What you will do
From the records below, pull each line that has "rigid".

START Entries provided

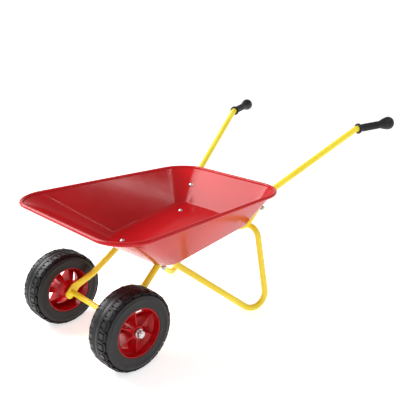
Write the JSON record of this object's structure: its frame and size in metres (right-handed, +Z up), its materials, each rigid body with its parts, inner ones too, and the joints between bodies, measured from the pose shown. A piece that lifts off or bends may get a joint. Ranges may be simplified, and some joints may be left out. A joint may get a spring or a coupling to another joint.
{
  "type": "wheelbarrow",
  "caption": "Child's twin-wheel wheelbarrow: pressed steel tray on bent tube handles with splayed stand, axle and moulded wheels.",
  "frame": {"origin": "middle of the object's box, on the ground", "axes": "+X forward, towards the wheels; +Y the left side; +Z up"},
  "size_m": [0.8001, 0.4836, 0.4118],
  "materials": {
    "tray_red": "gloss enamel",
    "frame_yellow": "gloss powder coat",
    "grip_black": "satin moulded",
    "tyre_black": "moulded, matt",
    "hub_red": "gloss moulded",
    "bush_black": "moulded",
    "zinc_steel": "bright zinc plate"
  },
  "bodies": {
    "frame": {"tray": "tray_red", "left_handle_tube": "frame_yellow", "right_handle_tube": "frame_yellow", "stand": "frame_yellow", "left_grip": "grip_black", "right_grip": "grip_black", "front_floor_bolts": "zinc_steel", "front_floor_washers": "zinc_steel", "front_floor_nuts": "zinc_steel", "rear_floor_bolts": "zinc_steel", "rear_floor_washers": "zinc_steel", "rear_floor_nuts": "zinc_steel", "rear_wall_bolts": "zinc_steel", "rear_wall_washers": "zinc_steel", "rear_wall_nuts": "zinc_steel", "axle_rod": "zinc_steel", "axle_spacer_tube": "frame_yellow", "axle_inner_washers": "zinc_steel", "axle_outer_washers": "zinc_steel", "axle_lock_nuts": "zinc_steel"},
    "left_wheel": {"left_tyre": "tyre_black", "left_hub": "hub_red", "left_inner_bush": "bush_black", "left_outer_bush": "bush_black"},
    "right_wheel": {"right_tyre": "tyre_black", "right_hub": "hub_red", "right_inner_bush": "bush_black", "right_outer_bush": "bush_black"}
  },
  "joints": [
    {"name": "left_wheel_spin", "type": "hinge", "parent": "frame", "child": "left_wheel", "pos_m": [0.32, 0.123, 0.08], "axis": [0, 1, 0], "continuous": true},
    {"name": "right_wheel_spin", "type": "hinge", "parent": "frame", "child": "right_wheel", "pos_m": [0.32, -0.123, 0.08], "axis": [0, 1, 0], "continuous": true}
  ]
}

END Entries provided
START Entries provided

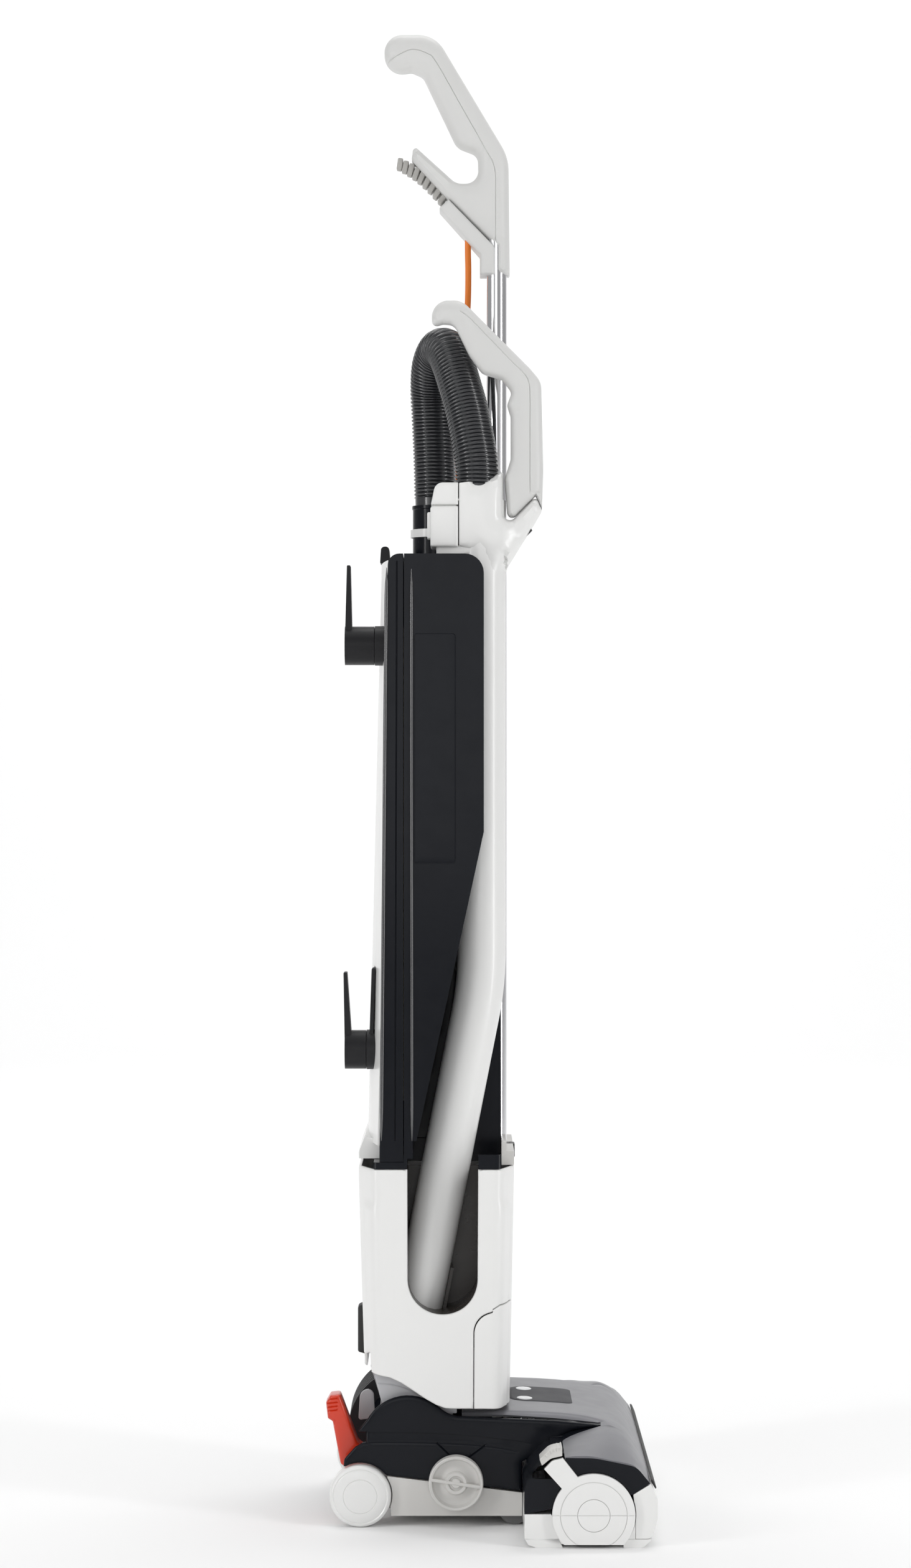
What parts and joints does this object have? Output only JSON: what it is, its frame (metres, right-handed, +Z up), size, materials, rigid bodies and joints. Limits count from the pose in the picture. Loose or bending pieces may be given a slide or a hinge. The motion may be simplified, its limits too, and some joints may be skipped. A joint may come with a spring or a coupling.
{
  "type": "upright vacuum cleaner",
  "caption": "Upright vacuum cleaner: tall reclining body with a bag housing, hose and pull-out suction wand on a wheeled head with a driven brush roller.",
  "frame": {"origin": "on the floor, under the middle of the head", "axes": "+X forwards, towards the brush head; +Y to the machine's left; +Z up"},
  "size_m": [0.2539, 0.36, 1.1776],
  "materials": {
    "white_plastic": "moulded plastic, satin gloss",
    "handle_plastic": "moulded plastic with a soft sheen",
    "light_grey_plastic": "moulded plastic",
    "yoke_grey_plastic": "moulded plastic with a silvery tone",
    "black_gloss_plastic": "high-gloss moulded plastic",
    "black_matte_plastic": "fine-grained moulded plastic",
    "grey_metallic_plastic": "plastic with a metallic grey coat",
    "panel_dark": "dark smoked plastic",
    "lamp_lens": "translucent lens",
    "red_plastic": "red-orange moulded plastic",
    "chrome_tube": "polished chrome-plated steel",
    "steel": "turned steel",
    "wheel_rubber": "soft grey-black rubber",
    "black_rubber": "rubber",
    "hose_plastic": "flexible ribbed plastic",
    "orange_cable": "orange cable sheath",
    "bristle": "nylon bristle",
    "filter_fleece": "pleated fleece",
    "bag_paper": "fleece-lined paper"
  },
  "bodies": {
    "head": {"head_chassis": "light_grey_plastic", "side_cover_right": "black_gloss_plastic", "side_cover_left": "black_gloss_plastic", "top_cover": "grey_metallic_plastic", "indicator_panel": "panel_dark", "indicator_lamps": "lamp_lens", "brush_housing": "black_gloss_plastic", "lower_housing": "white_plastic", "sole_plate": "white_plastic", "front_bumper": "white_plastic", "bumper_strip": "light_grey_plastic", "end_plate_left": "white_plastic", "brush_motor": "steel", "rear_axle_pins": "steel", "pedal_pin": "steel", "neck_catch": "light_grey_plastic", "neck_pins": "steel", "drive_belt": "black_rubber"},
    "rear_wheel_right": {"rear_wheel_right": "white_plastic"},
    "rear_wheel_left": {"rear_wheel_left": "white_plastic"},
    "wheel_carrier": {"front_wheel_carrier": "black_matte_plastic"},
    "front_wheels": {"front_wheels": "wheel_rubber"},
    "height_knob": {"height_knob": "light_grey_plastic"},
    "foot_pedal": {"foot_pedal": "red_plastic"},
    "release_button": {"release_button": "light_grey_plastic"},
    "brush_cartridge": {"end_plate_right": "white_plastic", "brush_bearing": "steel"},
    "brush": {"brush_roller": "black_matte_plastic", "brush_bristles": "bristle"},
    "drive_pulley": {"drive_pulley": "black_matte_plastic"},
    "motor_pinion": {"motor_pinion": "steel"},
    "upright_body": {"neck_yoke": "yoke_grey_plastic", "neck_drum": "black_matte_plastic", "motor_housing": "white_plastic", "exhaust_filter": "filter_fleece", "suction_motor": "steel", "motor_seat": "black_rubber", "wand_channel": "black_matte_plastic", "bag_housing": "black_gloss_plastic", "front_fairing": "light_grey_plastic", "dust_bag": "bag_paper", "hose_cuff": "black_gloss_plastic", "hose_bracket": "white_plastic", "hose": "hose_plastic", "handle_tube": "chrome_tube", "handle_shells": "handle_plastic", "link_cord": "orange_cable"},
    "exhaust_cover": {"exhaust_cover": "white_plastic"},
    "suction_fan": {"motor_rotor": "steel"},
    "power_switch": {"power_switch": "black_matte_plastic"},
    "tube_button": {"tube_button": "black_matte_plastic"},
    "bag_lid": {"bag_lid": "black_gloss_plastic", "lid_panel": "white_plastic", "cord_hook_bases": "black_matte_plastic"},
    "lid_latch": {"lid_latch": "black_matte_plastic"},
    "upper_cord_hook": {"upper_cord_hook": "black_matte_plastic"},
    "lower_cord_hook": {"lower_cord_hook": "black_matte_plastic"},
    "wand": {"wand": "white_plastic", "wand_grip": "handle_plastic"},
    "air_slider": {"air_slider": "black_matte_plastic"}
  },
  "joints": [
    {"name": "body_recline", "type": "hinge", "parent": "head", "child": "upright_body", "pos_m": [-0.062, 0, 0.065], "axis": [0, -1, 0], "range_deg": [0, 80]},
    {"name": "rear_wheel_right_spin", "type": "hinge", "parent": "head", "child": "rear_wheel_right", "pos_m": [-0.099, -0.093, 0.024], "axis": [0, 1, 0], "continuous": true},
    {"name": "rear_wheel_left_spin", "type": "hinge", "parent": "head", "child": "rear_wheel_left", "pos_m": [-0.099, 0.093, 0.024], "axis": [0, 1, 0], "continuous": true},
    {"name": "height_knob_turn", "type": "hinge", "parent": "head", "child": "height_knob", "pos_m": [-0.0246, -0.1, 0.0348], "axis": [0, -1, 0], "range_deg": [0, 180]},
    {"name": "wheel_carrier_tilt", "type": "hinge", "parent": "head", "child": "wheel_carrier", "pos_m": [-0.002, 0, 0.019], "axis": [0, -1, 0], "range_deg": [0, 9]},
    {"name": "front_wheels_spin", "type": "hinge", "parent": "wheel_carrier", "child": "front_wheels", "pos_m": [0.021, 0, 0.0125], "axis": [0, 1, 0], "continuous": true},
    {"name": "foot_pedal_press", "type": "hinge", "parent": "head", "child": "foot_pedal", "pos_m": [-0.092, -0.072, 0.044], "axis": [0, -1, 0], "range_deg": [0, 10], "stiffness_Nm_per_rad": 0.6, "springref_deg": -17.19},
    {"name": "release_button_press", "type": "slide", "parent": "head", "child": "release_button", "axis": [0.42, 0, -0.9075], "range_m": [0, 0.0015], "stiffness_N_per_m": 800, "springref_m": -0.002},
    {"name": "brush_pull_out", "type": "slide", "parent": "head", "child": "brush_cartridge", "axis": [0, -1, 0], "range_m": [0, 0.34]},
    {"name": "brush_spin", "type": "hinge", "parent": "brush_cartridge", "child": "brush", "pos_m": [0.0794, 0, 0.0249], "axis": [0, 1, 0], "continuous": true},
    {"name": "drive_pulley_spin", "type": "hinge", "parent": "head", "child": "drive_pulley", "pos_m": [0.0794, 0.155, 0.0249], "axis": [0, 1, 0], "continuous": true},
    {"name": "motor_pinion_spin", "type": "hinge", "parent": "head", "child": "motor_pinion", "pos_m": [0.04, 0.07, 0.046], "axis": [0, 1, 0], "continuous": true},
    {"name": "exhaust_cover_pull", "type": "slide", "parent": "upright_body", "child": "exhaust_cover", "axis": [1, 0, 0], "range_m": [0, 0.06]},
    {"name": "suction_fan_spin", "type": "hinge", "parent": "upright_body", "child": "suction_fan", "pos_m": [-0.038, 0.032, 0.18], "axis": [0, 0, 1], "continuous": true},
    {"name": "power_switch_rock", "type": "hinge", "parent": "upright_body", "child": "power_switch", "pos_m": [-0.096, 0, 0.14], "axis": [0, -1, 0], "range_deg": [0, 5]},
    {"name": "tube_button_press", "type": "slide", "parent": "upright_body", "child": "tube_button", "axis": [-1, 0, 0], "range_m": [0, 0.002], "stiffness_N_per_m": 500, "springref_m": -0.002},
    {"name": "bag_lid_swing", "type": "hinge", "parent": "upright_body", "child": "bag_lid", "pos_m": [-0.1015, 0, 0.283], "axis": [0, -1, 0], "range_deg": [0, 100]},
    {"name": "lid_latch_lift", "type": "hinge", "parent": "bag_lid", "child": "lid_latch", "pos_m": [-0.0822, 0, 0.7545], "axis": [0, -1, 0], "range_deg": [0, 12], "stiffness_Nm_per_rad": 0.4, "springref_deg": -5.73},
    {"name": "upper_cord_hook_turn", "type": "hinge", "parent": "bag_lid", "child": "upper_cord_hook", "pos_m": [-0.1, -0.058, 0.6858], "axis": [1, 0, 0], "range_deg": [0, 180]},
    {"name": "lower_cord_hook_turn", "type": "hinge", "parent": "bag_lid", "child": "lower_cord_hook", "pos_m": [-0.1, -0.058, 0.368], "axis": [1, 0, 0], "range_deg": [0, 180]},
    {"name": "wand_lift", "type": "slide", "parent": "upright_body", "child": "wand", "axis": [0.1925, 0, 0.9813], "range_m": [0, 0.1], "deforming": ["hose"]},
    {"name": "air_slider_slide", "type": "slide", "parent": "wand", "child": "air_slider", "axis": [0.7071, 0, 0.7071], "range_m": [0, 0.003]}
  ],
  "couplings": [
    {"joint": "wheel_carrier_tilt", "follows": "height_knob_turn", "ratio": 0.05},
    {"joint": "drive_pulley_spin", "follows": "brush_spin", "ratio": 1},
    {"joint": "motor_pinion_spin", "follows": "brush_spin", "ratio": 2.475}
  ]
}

END Entries provided

Full answer
Write the JSON record of this object's structure: its frame and size in metres (right-handed, +Z up), its materials, each rigid body with its parts, inner ones too, and the joints between bodies, measured from the pose shown. A piece that lifts off or bends may get a joint. Ranges may be simplified, and some joints may be left out. A joint may get a spring or a coupling to another joint.
What parts and joints does this object have? Output only JSON: what it is, its frame (metres, right-handed, +Z up), size, materials, rigid bodies and joints. Limits count from the pose in the picture. Loose or bending pieces may be given a slide or a hinge. The motion may be simplified, its limits too, and some joints may be skipped. A joint may come with a spring or a coupling.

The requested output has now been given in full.